Premesso che, pur comprendendo il punto di vista, è difficile ignorare che molte situazioni di oppressione vengono portate alla luce solo grazie al coraggio di chi rischia sul campo. Se la prudenza è necessaria, non rischiamo così di rinunciare a un intervento diretto dove è più necessario? “In questo caso la domanda specifica è se, senza il papà potente di Sala, il presidente del Consiglio Giorgia Meloni andrà in Venezuela

Risposta di Arnò
“È ragionevole pensare che non ci vada. Altrimenti converrebbe farle cambiare lavoro e farle fare la globe-trotter governativa. E poi mica ha la sindrome di Wanderlust!”

Domanda
Detto che è vero che ogni caso ha un contesto specifico e non sempre il governo può agire con la stessa intensità, tuttavia, il rischio è che si crei una disparità di intervento a seconda della risonanza mediatica o dei legami personali. Sarebbe un errore ignorare il caso Trentini solo perché meno noto o meno influente. Quindi non è lecito neanche fare il volontario per una ONG nei paesi a rischio?

Risposta di Arnò
“Non è lecito, a meno che si sia coscienti che si va a proprio rischio e pericolo senza contare sull’aiuto di nessuno. Finché ci sono satrapi che governano determinati paesi, il buon senso consiglia di dirigersi verso paesi meno barbari.”

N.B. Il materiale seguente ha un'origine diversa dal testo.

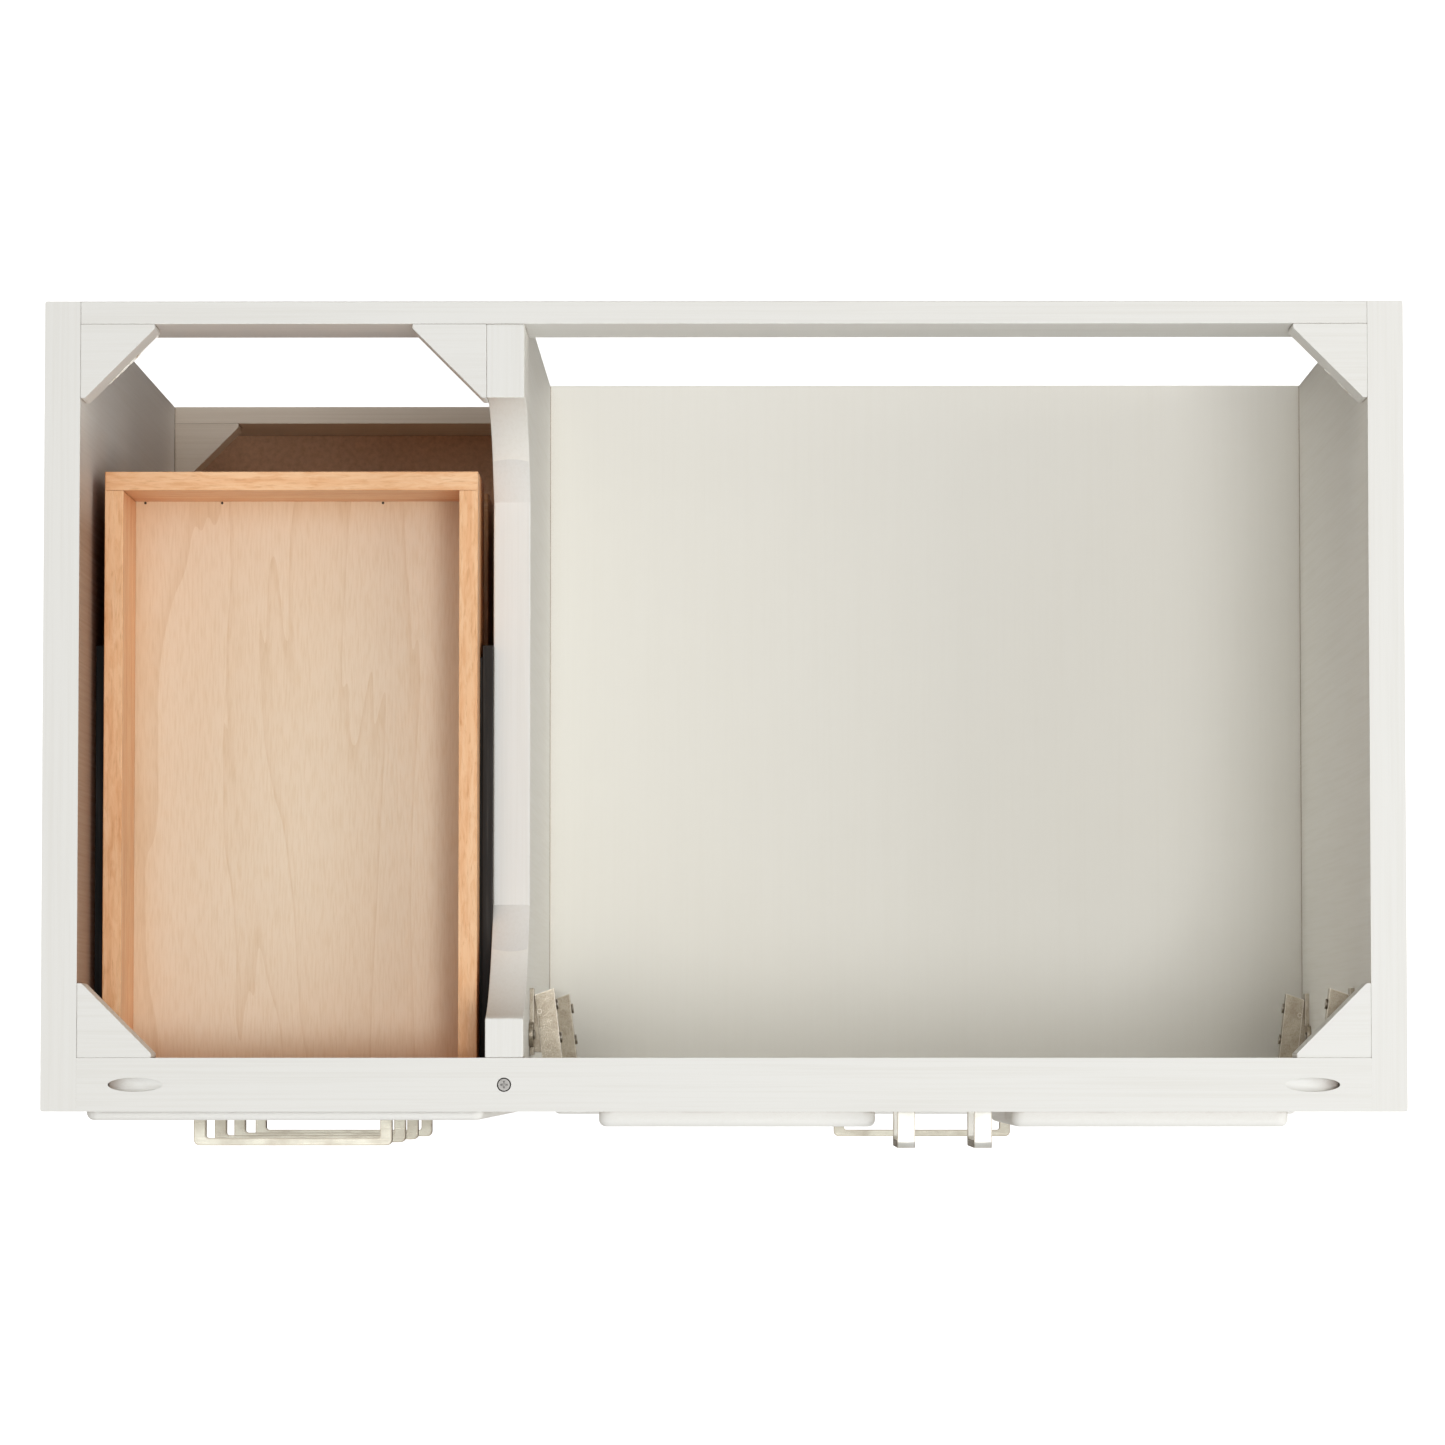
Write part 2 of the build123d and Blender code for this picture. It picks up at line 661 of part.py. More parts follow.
def drawer_front(drawer):
    """The inset front: a slab with a raised moulding round its edge."""
    x0, x1, foot, top, _ = DRAWERS[drawer]
    seat = FACE + FRONT_SET_BACK
    x = (x0 + GAP, x1 - GAP)
    slab = rounded(block(x, (seat, seat + FRONT_THICK), (foot, top)), Axis.Y, EDGE_ROUND)
    inset = DRAWER_MOULD_INSET
    ring_x = (x[0] + inset, x[1] - inset)
    ring_z = (foot + inset, top - inset)
    proud = MOULD_PROUD + FRONT_SET_BACK
    return [slab, moulding(ring_x, ring_z, seat, proud, DRAWER_MOULD_WIDTH)]


def pull(centre, upright):
    """A D-shaped flat-bar pull and its two screws; it stands forward from its centre point."""
    high = PULL_REACH
    half = PULL_LENGTH / 2
    bar = Pos(0, -high / 2, 0) * Box(PULL_LENGTH, high, PULL_WIDTH)
    bar = rounded(bar, Axis.Z, PULL_CORNER, lambda edge: edge.center().Y < -high / 2)
    hand = block(
        (PULL_POST - half, half - PULL_POST),
        (PULL_BAR - high, 0),
        (-PULL_WIDTH / 2, PULL_WIDTH / 2),
    )
    hand = rounded(hand, Axis.Z, PULL_INNER_CORNER, lambda edge: edge.center().Y < -high / 2)
    bar = bar - hand
    screws = []
    for x in (-PULL_CENTRES / 2, PULL_CENTRES / 2):
        tip = (x, -PULL_SCREW_IN_POST, 0)
        bar = bar - rod(tip, (0, 1, 0), SCREW_SHANK, PULL_SCREW_IN_POST)
        length = PULL_SCREW_IN_POST + PULL_SCREW_IN_WOOD
        screws.append(rod(tip, (0, 1, 0), SCREW_SHANK, length))
    turn = Rot(Y=90) if upright else Rot(Y=0)
    return [Pos(*centre) * turn * piece for piece in (bar, *screws)]


def build_drawers():
    """Write every drawer's box, bottom, front and pull."""
    for drawer, (x0, x1, foot, top, _) in DRAWERS.items():
        save(f"{drawer}_box", *drawer_box(drawer))
        save(f"{drawer}_bottom", drawer_bottom(drawer))
        save(f"{drawer}_front", *drawer_front(drawer))
        centre = ((x0 + x1) / 2, FACE + FRONT_SET_BACK, (foot + top) / 2)
        save(f"{drawer}_pull", *pull(centre, False))


def jamb_point(side, inboard, back):
    """A point beside a hinge: side is 1 on the right side panel and -1 on the divider."""
    jamb = INNER_RIGHT if side > 0 else DIVIDER_RIGHT
    return jamb - side * inboard, FACE + back


def jamb_block(side, inboard, back, z):
    """A rectangular piece beside a hinge, from three (low, high) pairs."""
    x0, y0 = jamb_point(side, inboard[0], back[0])
    x1, y1 = jamb_point(side, inboard[1], back[1])
    return block(sorted((x0, x1)), (y0, y1), z)


def door(side):
    """Frame boards, a thin panel held in their grooves and a raised moulding over the joint."""
    z = (DOOR_FOOT, DOOR_TOP)
    depth = (0, DOOR_THICK)
    far = DOOR_GAP + DOOR_WIDTH
    inner = (DOOR_GAP + DOOR_FRAME, far - DOOR_FRAME)
    inner_z = (DOOR_FOOT + DOOR_FRAME, DOOR_TOP - DOOR_FRAME)
    groove = GROOVE_DEPTH
    panel = jamb_block(
        side,
        (inner[0] - groove, inner[1] + groove),
        (DOOR_THICK - DOOR_PANEL_BACK - DOOR_PANEL, DOOR_THICK - DOOR_PANEL_BACK),
        (inner_z[0] - groove, inner_z[1] + groove),
    )
    hinge_stile = jamb_block(side, (DOOR_GAP, inner[0]), depth, z)
    outer_x = jamb_point(side, DOOR_GAP, 0)[0]
    hinge_stile = rounded(
        hinge_stile, Axis.Z, DOOR_EDGE_ROUND, lambda edge: abs(edge.center().X - outer_x) < 0.1
    )
    for level in HINGE_LEVELS:
        hinge_stile -= cup_body(side, level)
    boards = [
        hinge_stile,
        jamb_block(side, (inner[1], far), depth, z),
        jamb_block(side, inner, depth, (DOOR_FOOT, inner_z[0])),
        jamb_block(side, inner, depth, (inner_z[1], DOOR_TOP)),
    ]
    boards = [board - panel for board in boards]
    x = sorted(jamb_point(side, value, 0)[0] for value in inner)
    panel_front = DOOR_THICK - DOOR_PANEL_BACK - DOOR_PANEL
    seat = FACE + panel_front
    proud = DOOR_MOULD_PROUD + panel_front
    ring = moulding(x, inner_z, seat, proud, DOOR_MOULD_WIDTH, DOOR_MOULD_LIP)
    return [*boards, panel, ring]


def cup_body(side, level):
    """The round pocket that a hinge cup fills."""
    x, y = jamb_point(side, CUP_IN, DOOR_THICK - CUP_DEPTH)
    return rod((x, y, level), (0, 1, 0), CUP_RADIUS, CUP_DEPTH)


def hinge_cup(side, level):
    """A drawn cup with its flange, the two lugs that hold the pin, the pin and two screws."""
    x, _ = jamb_point(side, CUP_IN, 0)
    floor = DOOR_THICK - CUP_DEPTH + CUP_WALL
    inner_start = (x, FACE + floor, level)
    well = rod(inner_start, (0, 1, 0), CUP_RADIUS - CUP_WALL, CUP_DEPTH + CUP_FLANGE)
    flange = jamb_block(
        side,
        (CUP_IN - CUP_RADIUS, CUP_IN + CUP_RADIUS),
        (DOOR_THICK, DOOR_THICK + CUP_FLANGE),
        (level - CUP_FLANGE_HALF, level + CUP_FLANGE_HALF),
    )
    flange = rounded(flange, Axis.Y, CUP_FLANGE_CORNER)
    cup = cup_body(side, level) + flange - well
    for low, high in ((LUG_NEAR, PIN_HALF), (-PIN_HALF, -LUG_NEAR)):
        lug_z = (level + low, level + high)
        lug_in = (PIN_IN - LUG_HALF, PIN_IN + LUG_HALF)
        cup += jamb_block(side, lug_in, (floor, PIN_BACK + LUG_OVER), lug_z)
    pin_x, pin_y = jamb_point(side, PIN_IN, PIN_BACK)
    pin = rod((pin_x, pin_y, level - PIN_HALF), (0, 0, 1), PIN_RADIUS, 2 * PIN_HALF)
    screws = []
    forward = (0, -1, 0)
    for z in (level - CUP_SCREW_HALF, level + CUP_SCREW_HALF):
        top = (x, FACE + DOOR_THICK + CUP_FLANGE + SMALL_HEAD_THICK, z)
        cup = cup - rod(top, forward, SLIDE_SCREW_SHANK, SMALL_HEAD_THICK + CUP_FLANGE)
        head = rod(top, forward, SMALL_HEAD, SMALL_HEAD_THICK)
        head += rod(top, forward, SLIDE_SCREW_SHANK, SMALL_SCREW_LENGTH)
        screws.append(head - cross_recess(top, (0, 1, 0), SMALL_HEAD * 0.8))
    return [cup - pin, pin, *screws]


def band(points, width):
    """The outline of a bent strip of even width along a middle line, with mitred corners."""
    sides = ([], [])
    for n, (u, v) in enumerate(points):
        before = points[max(n - 1, 0)]
        after = points[min(n + 1, len(points) - 1)]
        ways = [(u - before[0], v - before[1]), (after[0] - u, after[1] - v)]
        normals = [(-b / math.hypot(a, b), a / math.hypot(a, b)) for a, b in ways if (a, b) != (0, 0)]
        mitre = [sum(normal[k] for normal in normals) / len(normals) for k in (0, 1)]
        square = mitre[0] ** 2 + mitre[1] ** 2
        for outline, sign in zip(sides, (1, -1)):
            reach = sign * width / 2 / square
            outline.append((u + mitre[0] * reach, v + mitre[1] * reach))
    return sides[0] + sides[1][::-1]


def arm_face(back):
    """How far the arm's outer face stands off the jamb: it leans in towards its tail."""
    return ARM_STAND + (ARM_BACK - back) * ARM_LEAN


def arm_screw_place(side, level, back, proud):
    """A point on the axis of one of the arm's screws, and the way the screw points."""
    x, y = jamb_point(side, arm_face(back) + proud, back + proud * ARM_LEAN)
    return (x, y, level), (side, -ARM_LEAN, 0)


def hinge_arm(side, level):
    """A cranked arm: a leaning channel, then a strip round the door's swing to its knuckle."""
    start = ARM_FRONT + 8.0
    turn = ARM_FRONT + 1.0
    strip = [
        (arm_face(start) - ARM_SHEET / 2, start),
        (arm_face(turn) - ARM_SHEET / 2, turn),
        (arm_face(turn) + 1.5, NECK_BACK),
        (PIN_IN + NECK_IN, NECK_BACK),
        (PIN_IN + NECK_IN, PIN_BACK + 10.0),
        (PIN_IN, PIN_BACK),
    ]
    z = (level - ARM_HALF, level + ARM_HALF)
    neck = plate_z([jamb_point(side, u, v) for u, v in band(strip, ARM_SHEET)], *z)
    rise = (ARM_BACK - ARM_FRONT) * ARM_LEAN
    profile = [
        (PLATE_THICK + rise, ARM_FRONT),
        (arm_face(ARM_FRONT), ARM_FRONT),
        (ARM_STAND, ARM_BACK),
        (PLATE_THICK + ARM_TAIL_CUT * ARM_LEAN, ARM_BACK - ARM_TAIL_CUT),
    ]
    hollow = [
        (0, ARM_FRONT),
        (arm_face(ARM_FRONT) - ARM_SHEET, ARM_FRONT),
        (ARM_STAND - ARM_SHEET, ARM_BACK),
        (0, ARM_BACK),
    ]
    hollow_z = (z[0] + ARM_SIDE, z[1] - ARM_SIDE)
    channel = plate_z([jamb_point(side, u, v) for u, v in profile], *z)
    channel -= plate_z([jamb_point(side, u, v) for u, v in hollow], *hollow_z)
    pin_x, pin_y = jamb_point(side, PIN_IN, PIN_BACK)
    knuckle = rod((pin_x, pin_y, z[0]), (0, 0, 1), KNUCKLE_RADIUS, 2 * ARM_HALF)
    bore = rod((pin_x, pin_y, z[0]), (0, 0, 1), PIN_RADIUS + PIN_CLEAR, 2 * ARM_HALF)
    arm = channel + neck + knuckle - bore
    rivet_x, rivet_y = jamb_point(side, RIVET_IN, RIVET_BACK)
    arm += rod((rivet_x, rivet_y, z[1]), (0, 0, 1), RIVET_RADIUS, RIVET_PROUD)
    arm += rod((rivet_x, rivet_y, z[0]), (0, 0, -1), RIVET_RADIUS, RIVET_PROUD)
    for back in ARM_SCREWS_BACK:
        top, inward = arm_screw_place(side, level, back, 1.0)
        arm -= rod(top, inward, SCREW_SHANK, ARM_SHEET + 2.0)
    return arm


def hinge_plate(side, level):
    """The winged plate on the jamb, with the raised tongue that the arm is screwed to."""
    flat = (0, PLATE_THICK)
    wing = jamb_block(side, flat, PLATE_WING, (level - PLATE_WING_HALF, level + PLATE_WING_HALF))
    wing = rounded(wing, Axis.X, PLATE_CORNER)
    spine = jamb_block(side, flat, PLATE_SPINE, (level - PLATE_SPINE_HALF, level + PLATE_SPINE_HALF))
    tongue_z = (level - TONGUE_HALF, level + TONGUE_HALF)
    tongue = jamb_block(side, (PLATE_THICK, TONGUE_TOP), TONGUE, tongue_z)
    plate = wing + spine + tongue
    for z in (level - PLATE_SCREW_HALF, level + PLATE_SCREW_HALF):
        x, y = jamb_point(side, 0, sum(PLATE_WING) / 2)
        plate -= rod((x, y, z), (-side, 0, 0), SLIDE_SCREW_SHANK, PLATE_THICK)
    for back in ARM_SCREWS_BACK:
        top, inward = arm_screw_place(side, level, back, 0)
        plate -= rod(top, inward, SCREW_SHANK, arm_face(back) + 1.0)
    return plate


def hinge_screws(side, level):
    """Two plate screws into the jamb, and the arm's fixing and adjusting screws."""
    screws = []
    for z in (level - PLATE_SCREW_HALF, level + PLATE_SCREW_HALF):
        x, y = jamb_point(side, PLATE_THICK + SMALL_HEAD_THICK, sum(PLATE_WING) / 2)
        head = rod((x, y, z), (side, 0, 0), SMALL_HEAD, SMALL_HEAD_THICK)
        head += rod((x, y, z), (side, 0, 0), SLIDE_SCREW_SHANK, JAMB_SCREW_LENGTH)
        screws.append(head - cross_recess((x, y, z), (-side, 0, 0), SMALL_HEAD * 0.8))
    for back in ARM_SCREWS_BACK:
        top, inward = arm_screw_place(side, level, back, ARM_SCREW_HEAD_THICK)
        outward = [-value for value in inward]
        head = rod(top, inward, ARM_SCREW_HEAD, ARM_SCREW_HEAD_THICK)
        head += rod(top, inward, SCREW_SHANK, arm_face(back) - PLATE_THICK)
        screws.append(head - cross_recess(top, outward, ARM_SCREW_HEAD * 0.8))
    return screws


def build_doors():
    """Write both doors with their pulls and cups, and the hinges' fixed halves."""
    places = [(side, level) for side in (-1, 1) for level in HINGE_LEVELS]
    save("hinge_plates", *[hinge_plate(*place) for place in places])
    save("hinge_arms", *[hinge_arm(*place) for place in places])
    save("hinge_screws", *[one for place in places for one in hinge_screws(*place)])
    for name, side in (("left", -1), ("right", 1)):
        cups = [piece for level in HINGE_LEVELS for piece in hinge_cup(side, level)]
        save(f"{name}_door", *door(side))
        save(f"{name}_hinge_cups", *cups)
        centre = (MEETING + side * DOOR_PULL_IN, FACE, DOOR_PULL_LEVEL)
        save(f"{name}_door_pull", *pull(centre, True))


os.makedirs("parts", exist_ok=True)
build_carcass()
build_slides()
build_drawers()
build_doors()
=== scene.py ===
"""Looks for the painted vanity base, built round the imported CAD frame. All lengths are in metres."""

import math
import random

import bmesh
import bpy
from mathutils import Matrix, Vector


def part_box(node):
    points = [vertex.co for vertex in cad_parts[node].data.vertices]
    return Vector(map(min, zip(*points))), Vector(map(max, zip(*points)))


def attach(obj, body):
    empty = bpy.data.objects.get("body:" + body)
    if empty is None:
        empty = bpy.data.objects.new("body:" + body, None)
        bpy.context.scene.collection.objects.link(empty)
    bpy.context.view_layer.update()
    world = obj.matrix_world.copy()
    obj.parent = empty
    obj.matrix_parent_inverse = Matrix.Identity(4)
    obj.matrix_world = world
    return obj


MM = 0.001
SEED = 7
CREVICE_SAMPLES = 6
AXIS_X, AXIS_Y, AXIS_Z = range(3)

# Sizes of the CAD that the small pieces are laid out from.
BOX_BOARD = 12.7 * MM
BLOCK_LEG = 50.0 * MM
BLOCK_TIP = 3.0 * MM
SCREW_HEAD = 4.75 * MM
SCREW_SUNK = 0.4 * MM

# The paint: the noise scale of its streaks along and across the grain, the least upward part of the
# normal of a face that looks up, and how far the painted brown shade wanders and fades about its corner.
STREAK_ALONG = 6.0
STREAK_ACROSS = 520.0
UP_LIMIT = 0.7
BAY_SHADE_WANDER = 50.0 * MM
BAY_SHADE_BEFORE = 20.0 * MM
BAY_SHADE_PAST = 60.0 * MM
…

Riflessioni finali, personali
È chiaro che chi opera in contesti pericolosi deve essere consapevole dei rischi. Tuttavia, vietare o consigliare di evitare completamente l’azione in questi territori significherebbe lasciare al loro destino intere popolazioni oppresse. Il punto di equilibrio tra rischio personale e necessità di intervento resta complesso da individuare.

Il dialogo con Giuseppe Arnò mette in evidenza due prospettive fondamentali: da una parte la necessità di proteggere i nostri connazionali evitando interventi imprudenti, dall’altra il bisogno di non abbandonare chi vive in condizioni di oppressione.

Il caso di Cecilia Sala, concluso felicemente, e quello di Alberto Trentini, ancora aperto e augurandoci tutti insieme, una volta conosciutene cause e dinamiche, che si risolva positivamente quanto prima sono un monito sull’importanza della diplomazia, ma anche sulla necessità di definire una linea chiara per chi opera in contesti pericolosi. Rinunciare del tutto a intervenire nei “paesi a rischio” potrebbe significare, infatti, accettare passivamente l’ingiustizia.